OK, for goodness sake, where is this going?
In 2001, at my brother's wedding, would mark the last time my grandfather recognized me. He has been suffering from Alzheimer's since then, being in the last if its stages now.
In the 2004 ALCS Game 4 between the Boston Red Sox and New York Yankees, Dave Roberts was called in to pinch-run for Kevin Millar, who was just walked by Mariano "Mo" Rivera in the 9th. The Red Sox were down 0-3 in the series, and losing this ball game 4-3. The Red Sox were clinically dead. Roberts stole second, and with a single from Mueller, Roberts turned third and tied the game.
That single stolen base can be seen as the turning point in one of the most historic events in baseball history. The Red Sox swept the rest of the ALCS and the World Series, on the way to wining their first title in 86 years.
My grandpa didn't understand it anymore. His brain was long gone. But, something happened...changed.

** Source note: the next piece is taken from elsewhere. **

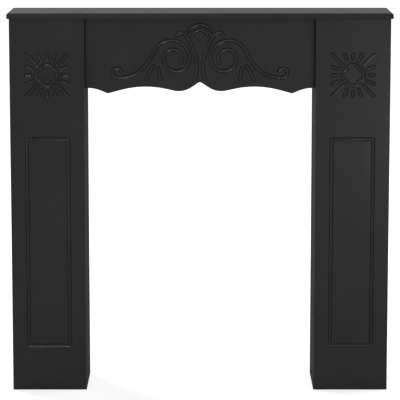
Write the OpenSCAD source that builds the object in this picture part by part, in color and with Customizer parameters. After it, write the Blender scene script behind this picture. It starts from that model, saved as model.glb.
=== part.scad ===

That night, the night Dave Roberts stole second base, things changed for me. All of the sudden caring about sports --again -- seemed OK. All of the sudden it was fun handicapping games again and remembering those blessed stats.
That night I celebrated by myself, as the women in my life were long asleep. Texting was not what it is today, so there was no one but the tube to celebrate with. Since then, I indoctrinated all the women in my life in the ways of sports. And, in honor of my grandfather and my inheritance of the Red Sox, they became our team.

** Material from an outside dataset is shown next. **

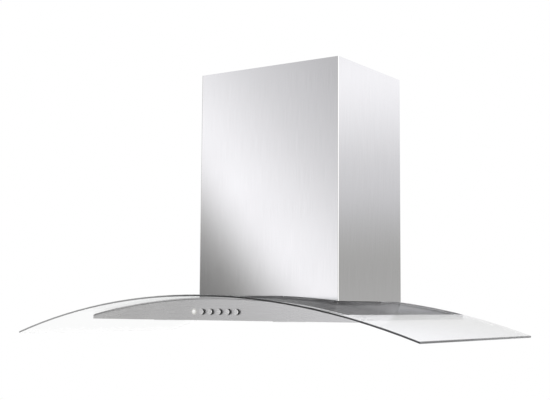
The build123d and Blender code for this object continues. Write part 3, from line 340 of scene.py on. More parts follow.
def sum_up(tree, operation, first, second=0.0):
    """One step of arithmetic on two values, clamped to 0 to 1."""
    step = tree.nodes.new("ShaderNodeMath")
    step.operation = operation
    step.use_clamp = True
    tree.links.new(first, step.inputs[0])
    if isinstance(second, float):
        step.inputs[1].default_value = second
    else:
        tree.links.new(second, step.inputs[1])
    return step.outputs["Value"]


# the edges are where the surface stands upright
edge = share(glass_tree, sum_up(glass_tree, "ABSOLUTE", facing.outputs["Z"]), *edge_upright)
inside = glass_tree.nodes.new("ShaderNodeNewGeometry").outputs["Backfacing"]
off_centre = sum_up(glass_tree, "ABSOLUTE", spot.outputs["X"])
over_body = share(glass_tree, off_centre, body_half, body_half - border)
# painted shade: the back edge is painted black from inside too, where the rubber's lip closes it against the
# wall
at_wall = share(glass_tree, spot.outputs["Y"], -2 * border, -border)
painted_black_back = sum_up(glass_tree, "MULTIPLY", over_body, at_wall)
clear_inside = sum_up(glass_tree, "SUBTRACT", inside, painted_black_back)
# painted shade: the edges seen from outside get a near black colour and full alpha
painted_dark_edge = sum_up(glass_tree, "SUBTRACT", edge, clear_inside)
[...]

We have, however, always had love for the Rangers, our hometown team.
I cannot deny it was hard for me to totally love them during the Tom Hicks era. I know it's not fair to drag the team along with Hicks, but I so despised his business ways! Then, like Roberts stealing second, here come the saviors: Jon Daniels, Nolan Ryan, and Chuck Greenberg, along with a magnificent group of players, mostly considered "kids" by A-Roid.
A World Series comes to Arlington, to the Yard so close to my house, it's uncanny.
Here we go again.
The Cowboys have broken my heart the last few seasons, especially this one.
But, I'm not the guy I used to be. I don't see it as I once did. I won't be retiring from sports, again.
Game One of the World Series will begin in about 17 hours in the San Francisco. The Texas Rangers will feature one of the greatest pitchers of this era, possible of all time, alongside a like-hurler they call, "The Freak".
My grandfather will no more know about this Fall Classic than the man in the moon.
It's OK, though. Grown men will cry this time, too. And, that includes me.
Oh, and those chants at Cowboys Stadium last night were, "Let's Go Rangers!"
Let's Go!, indeed.
"Here comes the 1-2! Swing and a miss!"
Can you believe it?
If there is justice in the Jock Kingdom, I suspect my grandfather is closer to the realm of Babe Ruth and Mickey Mantle, than he is to ours.